My condolences on the passing of Rose. Sending you strength.


----------



## maggie1951 (Apr 20, 2007)

So sorry about sweet Rose play hard at the bridge sweet girl


----------



## EvilNessCroft (Feb 17, 2009)

I'm really sorry for your loss... Rest In Peace sweet Rose!


----------



## Karen519 (Aug 21, 2006)

*Rose*

I am so very sorry to hear about Rose. May she rest in peace and be playing with all of our babies at the Rainbow Bridge.


----------



## Penny & Maggie's Mom (Oct 4, 2007)

Jenna, I'm so sorry for your loss. But thank you for showing what love and a kind human touch and being cherished means. Godspeed sweet Rose, you will be missed


----------



## Elisabeth Kazup (Aug 23, 2008)

Life saved the best for last for Rose. Bless you both for all you did for her.

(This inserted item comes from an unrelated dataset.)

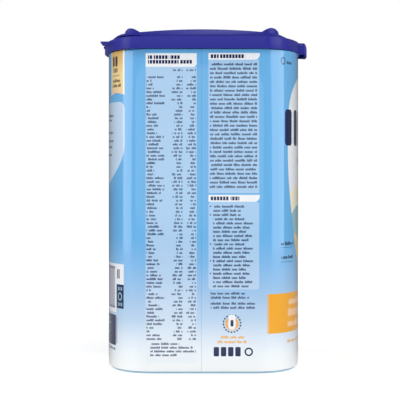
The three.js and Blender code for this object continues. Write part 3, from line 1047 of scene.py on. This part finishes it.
def ridge_profile(ridge):
    """Places along X and heights over the ridge, from its outer side to its inner side."""
    height = ridge["peak_z"] - RIDGE_BASE_Z
    peak_in, width = ridge["peak_in"], ridge["width"]
    turns = quarter_turn(RIDGE_STEPS)
    profile = [(peak_in * (1 - cosine), height * sine) for cosine, sine in turns]
    for step in range(1, RIDGE_STEPS + 1):
        inward = peak_in + (width - peak_in) * step / RIDGE_STEPS
        profile.append((inward, height * turns[step][0] ** RIDGE_SLOPE_POWER))
    outer = CROWN_CENTRE_X + ridge["side"] * ridge["outer_x"]
    return [(outer - ridge["side"] * inward, rise) for inward, rise in profile]


def make_ridge(ridge):
    """A ridge as rows along its length, rounded over at both ends."""
    vertices = []
    profile = ridge_profile(ridge)
    end = [(RIDGE_END_ROUND * (1 - cosine), sine) for cosine, sine in quarter_turn(RIDGE_END_STEPS)]
    places = [2 * step / RIDGE_LENGTH_STEPS - 1 for step in range(1, RIDGE_LENGTH_STEPS)]
    foot = RIDGE_BASE_Z - RIDGE_ROOT
    for x, rise in profile:
        half = crown_half_length(x, RIDGE_END_INSET)
        inner_half = half - RIDGE_END_ROUND
        row = [(-half + drawn, share) for drawn, share in end]
        row += [(inner_half * place, 1.0) for place in places]
        row += [(half - drawn, share) for drawn, share in reversed(end)]
        vertices.append((x, -half, foot))
        for y, share in row:
            vertices.append((x, y, RIDGE_BASE_Z + rise - min(RIDGE_END_ROUND, rise) * (1 - share)))
        vertices.append((x, half, foot))
    count = len(vertices) // len(profile)
    ends = [tuple(range(count)), tuple(range(len(vertices) - count, len(vertices)))]
    return mesh_of("ridge", vertices, side_faces(len(profile), count) + ends)


# Pull tab: a lip with an open underside, whose lower edge dips towards its middle

TAB_FACE_X = 61.2
TAB_ROOT_X = 50.0
TAB_ROOT_LENGTH = 3.0
TAB_HALF_WIDTH = 19.0
TAB_TOP_Z = 187.45
TAB_END_Z = 180.8
TAB_DIP_Z = 179.6
TAB_WALL = 1.1
TAB_BOW_RADIUS = 160.0
TAB_CORNER = 2.4
TAB_INNER_CORNER = 0.9
TAB_TOP_ROUND_X = 1.7
TAB_TOP_ROUND_Z = 3.6
TAB_TOP_STEPS = 6
TAB_FOOT_ROUND = 0.3
TAB_POCKET_TOP_Z = 186.2
TAB_FACE_STEPS = 24
TAB_CORNER_STEPS = 8


def tab_outline(inset):
    """The tab's plan drawn in by inset, from its near root round its bowed face to its far root."""
    half_width = TAB_HALF_WIDTH - inset
    corner = max(TAB_CORNER - inset, TAB_INNER_CORNER)
    face = TAB_FACE_X - inset
    points = [(TAB_ROOT_X, -half_width), (TAB_ROOT_X + TAB_ROOT_LENGTH, -half_width)]
    flat_half = half_width - corner

    def face_at(y):
        return face - y**2 / (2 * TAB_BOW_RADIUS)

    centre_x = face_at(flat_half) - corner
    for cosine, sine in quarter_turn(TAB_CORNER_STEPS):
        points.append((centre_x + corner * sine, -flat_half - corner * cosine))
    for step in range(1, TAB_FACE_STEPS):
        y = flat_half * (2 * step / TAB_FACE_STEPS - 1)
        points.append((face_at(y), y))
    mirrored = [(x, -y) for x, y in reversed(points[: 3 + TAB_CORNER_STEPS])]
    return points + mirrored


def tab_solid(name, rings):
    """A closed solid through rings of the tab's plan, each an inset and a height by y."""
    vertices = []
    for inset, z in rings:
        vertices += [(x, y, height_at(z, y)) for x, y in tab_outline(inset)]
    count = len(vertices) // len(rings)
    faces = side_faces(len(rings), count)
    for base in (0, (len(rings) - 1) * count):
        for i in range(count // 2):
            ring = [i, i + 1, count - 2 - i, count - 1 - i]
            faces.append([base + j for j in dict.fromkeys(ring)])
    return mesh_of(name, vertices, faces)


def tab_foot_plus(rise):
    """Height of the tab's lower edge plus a rise, by place along Y."""
    return lambda y: TAB_DIP_Z + (TAB_END_Z - TAB_DIP_Z) * (y / TAB_HALF_WIDTH) ** 2 + rise


def make_tab():
    near_edge = TAB_FOOT_ROUND * 0.3
    rings = [
        (TAB_FOOT_ROUND, tab_foot_plus(0.0)),
        (near_edge, tab_foot_plus(near_edge)),
        (0.0, tab_foot_plus(TAB_FOOT_ROUND)),
    ]
    for cosine, sine in quarter_turn(TAB_TOP_STEPS):
        rings.append((TAB_TOP_ROUND_X * (1 - cosine), TAB_TOP_Z - TAB_TOP_ROUND_Z * (1 - sine)))
    return tab_solid("tab", rings)


def make_finger_pocket():
    pocket = tab_solid("pocket", [(TAB_WALL, TAB_DIP_Z - OVERRUN), (TAB_WALL, TAB_POCKET_TOP_Z)])
    return cut_or_join(pocket, ("DIFFERENCE", prism(LID_PLAN, 0.0, *PAST_LID_Z)))


# Hinge at the back: a lowered ledge with sloping ends, and two lugs

LEDGE_HALF_WIDTH = 43.0
LEDGE_END_RUN = 6.0
LEDGE_END_X = -30.0
LEDGE_Z = 186.5
LEDGE_WALL_INSET = 1.5
LUG_TIP_X = -58.8
LUG_ROOT_X = -50.0
LUG_OUTER_Y = 41.5
LUG_WIDTH = 10.0
LUG_TIP_Z = 186.0
LUG_BEVEL = 0.2
LUG_FOOT_X = -57.9
LUG_FOOT_Z = 184.7
WINDOW_HALF_WIDTH = 21.0
WINDOW_ROOT_X = -50.0
WINDOW_FOOT_Z = SKIRT_FOOT_Z - OVERRUN
WINDOW_TOP_Z = 185.9


def make_lug(side):
    """A hinge lug: a profile in X and Z, carried along Y."""
    profile = [
        (LUG_FOOT_X, LUG_FOOT_Z),
        (LUG_ROOT_X, LUG_FOOT_Z),
        (LUG_ROOT_X, LEDGE_Z),
        (LUG_TIP_X + LUG_BEVEL, LEDGE_Z),
        (LUG_TIP_X, LEDGE_Z - LUG_BEVEL),
        (LUG_TIP_X, LUG_TIP_Z),
    ]
    outer = side * LUG_OUTER_Y
    inner = side * (LUG_OUTER_Y - LUG_WIDTH)
    count = len(profile)
    vertices = [(x, y, z) for y in (outer, inner) for x, z in profile]
    ends = [tuple(range(count)), tuple(range(count, 2 * count))]
    return mesh_of("lug", vertices, ends + side_faces(2, count))


def make_lid():
    """Shell, ledge, tab, lugs and ridges in one body, hollowed under the skirt, the tab and the hinge."""
    cut_top = SKIRT_TOP_Z + OVERRUN
    top_half_width = LEDGE_HALF_WIDTH + (cut_top - LEDGE_Z) * LEDGE_END_RUN
    ledge = cut_or_join(
        block(-BEYOND, LEDGE_END_X, LEDGE_HALF_WIDTH, LEDGE_Z, cut_top, top_half_width),
        ("DIFFERENCE", prism(LID_PLAN, LEDGE_WALL_INSET, *PAST_LID_Z)),
    )
    below = TAB_DIP_Z - OVERRUN
    mesh = cut_or_join(
        make_lid_shell(),
        ("DIFFERENCE", ledge),
        ("UNION", make_tab()),
        ("UNION", make_lug(-1)),
        ("UNION", make_lug(1)),
        ("UNION", make_ridge(BACK_RIDGE)),
        ("UNION", make_ridge(FRONT_RIDGE)),
        ("DIFFERENCE", make_finger_pocket()),
        ("DIFFERENCE", prism(LID_PLAN, SKIRT_WALL, below, POCKET_TOP_Z)),
        ("DIFFERENCE", prism(LID_PLAN, CLEAR_OF_FACES, below, SKIRT_FOOT_Z + CLEAR_OF_FACES)),
        ("DIFFERENCE", block(-BEYOND, WINDOW_ROOT_X, WINDOW_HALF_WIDTH, WINDOW_FOOT_Z, WINDOW_TOP_Z)),
    )
    smooth(mesh, sharp_degrees=35)
    mesh.materials.append(PLASTIC)
    add_piece("hinged_lid", mesh, "lid")


# Floor, lights and camera

LIT_POINT = Vector((0.0, 0.0, 0.1))


def softbox(name, azimuth, elevation, distance, width, height, radiance):
    """A soft lamp that faces the tin. Azimuth 0 is the camera's side and 90 the front's, in degrees."""
    turn, lift = math.radians(azimuth), math.radians(elevation)
    away = Vector((math.sin(turn) * math.cos(lift), -math.cos(turn) * math.cos(lift), math.sin(lift)))
    light = bpy.data.lights.new(name, "AREA")
    light.shape = "RECTANGLE"
    light.size, light.size_y = width, height
    light.energy = radiance * math.pi * width * height
    lamp = add_object(name, light)
    lamp.location = LIT_POINT + away * distance
    lamp.rotation_euler = away.to_track_quat("Z", "Y").to_euler()


FLOOR_REACH = 8.0
# What the camera sees, by distance from the tin
FLOOR_FADE = (0.08, 0.6)
FLOOR_GLOW = (0.72, 0.95)
# What the floor in front of the tin throws back on it
FLOOR_FILL_MIDDLE = (0.0, -0.36, 0.0)
FLOOR_FILL_FADE = (0.12, 0.42)
FLOOR_FILL = (1.0, 0.0)
WORLD_LIGHT = 0.15
WHITE = (1.0, 1.0, 1.0, 1.0)


def make_floor():
    """A pale floor, lit by the lamps near the tin and fading into the white surroundings further out."""
    mesh = bpy.data.meshes.new("floor")
    reach = FLOOR_REACH
    corners = [(-reach, -reach, 0), (reach, -reach, 0), (reach, reach, 0), (-reach, reach, 0)]
    mesh.from_pydata(corners, [], [(0, 1, 2, 3)])
    g = Finish("floor")
    place = g.place()
    speckle = g.noise(place, 40.0)
    from_tin = g.node("VectorMath", {0: place}, operation="LENGTH")
    glow = g.spread(from_tin.outputs["Value"], *FLOOR_FADE, *FLOOR_GLOW)
    from_fill = g.node("VectorMath", {0: place, 1: FLOOR_FILL_MIDDLE}, operation="DISTANCE")
    fill = g.spread(from_fill.outputs["Value"], *FLOOR_FILL_FADE, *FLOOR_FILL)
    seen = g.node("LightPath").outputs["Is Camera Ray"]
    beyond_fill = g.product(seen, g.math("SUBTRACT", glow, fill))
    material = g.shade({
        "Base Color": g.mix(speckle, linear(176, 176, 176), linear(182, 182, 182)),
        "Roughness": 0.9,
        "Emission Color": WHITE,
        "Emission Strength": g.math("ADD", fill, beyond_fill),
    })
    mesh.materials.append(material)
    floor = add_object("floor", mesh)


def make_world():
    """White where the camera sees it, and a faint even light on the tin."""
    world = bpy.data.worlds.new("studio")
    bpy.context.scene.world = world
    world.use_nodes = True
    g = Graph(world.node_tree)
    seen = g.node("LightPath").outputs["Is Camera Ray"]
    lighting = g.node("Background", {"Color": WHITE, "Strength": WORLD_LIGHT}).outputs[0]
    backdrop = g.node("Background", {"Color": WHITE, "Strength": 1.0}).outputs[0]
    both = g.node("MixShader", {0: seen, 1: lighting, 2: backdrop})
    g.feed(g.tree.nodes["World Output"].inputs[0], both.outputs[0])


CAMERA_DISTANCE = 880.0
CAMERA_HEIGHT = 112.1
SENSOR = 36.0
LENS = 142.6
IMAGE_SIZE = 400
AXIS_PIXEL_X = 203.45
HORIZON_PIXEL_Y = 172.0


def make_camera():
    """A level camera, whose picture is shifted to show the whole tin."""
    camera_data = bpy.data.cameras.new("camera")
    camera_data.sensor_width = SENSOR
    camera_data.lens = LENS
    camera_data.shift_x = (IMAGE_SIZE / 2 - AXIS_PIXEL_X) / IMAGE_SIZE
    camera_data.shift_y = (HORIZON_PIXEL_Y - IMAGE_SIZE / 2) / IMAGE_SIZE
    camera = add_object("camera", camera_data)
    camera.location = metres(0.0, -CAN_PLAN.half_y - CAMERA_DISTANCE, CAMERA_HEIGHT)
    camera.rotation_euler = (math.pi / 2, 0.0, 0.0)
    bpy.context.scene.camera = camera


PLASTIC = make_plastic_material()
make_camera()
make_wall()
make_base()
make_lid()
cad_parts["collar"].data.materials.clear()
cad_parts["collar"].data.materials.append(PLASTIC)

make_floor()
make_world()
softbox("right_softbox", azimuth=84, elevation=12, distance=1.3, width=1.1, height=1.3, radiance=2.6)
softbox("left_softbox", azimuth=-90, elevation=24, distance=1.3, width=0.8, height=1.5, radiance=2.5)
softbox("top_softbox", azimuth=8, elevation=57, distance=1.2, width=0.2, height=0.4, radiance=13.0)
softbox("front_softbox", azimuth=-14, elevation=3, distance=2.2, width=4.6, height=1.8, radiance=1.3)
bpy.context.scene.view_settings.view_transform = "Standard"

Rest peacefully, sweet Rose. :smooch:


----------



## Willow52 (Aug 14, 2009)

I'm sorry for your loss. RIP dear Rose.


----------



## BeauShel (May 20, 2007)

I am so sorry about Rose. She sounds like an amazing girl. You made her last year so special. Run free sweet girl, you were so loved.


----------



## amy22 (May 11, 2008)

Jenna, I am so very sorry for your loss of Rose. She sure was a beauty and so lucky to have you in her life. RIP sweet Rose


----------



## cubbysan (Mar 13, 2007)

Hugs going your way. Rose sounded very special.


----------



## puddinhd58 (Jan 15, 2009)

I am sorry for your loss. In her last year she had love. What a great gift.


----------



## Bob Dylan (Mar 31, 2009)

I am so sorry about Rose, Rest In Peace Sweet Rose!


----------



## BuffStuff (Sep 16, 2010)

I'm so sorry for your loss, she was beautiful


----------



## AquaClaraCanines (Mar 5, 2006)

Thank you. Today I buried her in her favorite sun soaking spot in the yard. It was not without many tears.


----------



## Jax's Mom (Oct 16, 2009)

Rose was so beautiful inside and out....so sorry for your loss.


----------



## sharlin (Feb 26, 2007)

Play Hard Sweet One ~ Godspeed & Love


----------



## Heidi36oh (Feb 27, 2007)

Jenna, so sorry for the loss of Rose.

Sending hugs, she was a special girl


----------



## AquaClaraCanines (Mar 5, 2006)

Thank you Steve- that's beautiful!


----------



## breec3 (Jan 7, 2008)

I am sorry, Rose was beautiful.


----------



## GoldenCamper (Dec 21, 2009)

I am so sorry for the loss of your dear Rose.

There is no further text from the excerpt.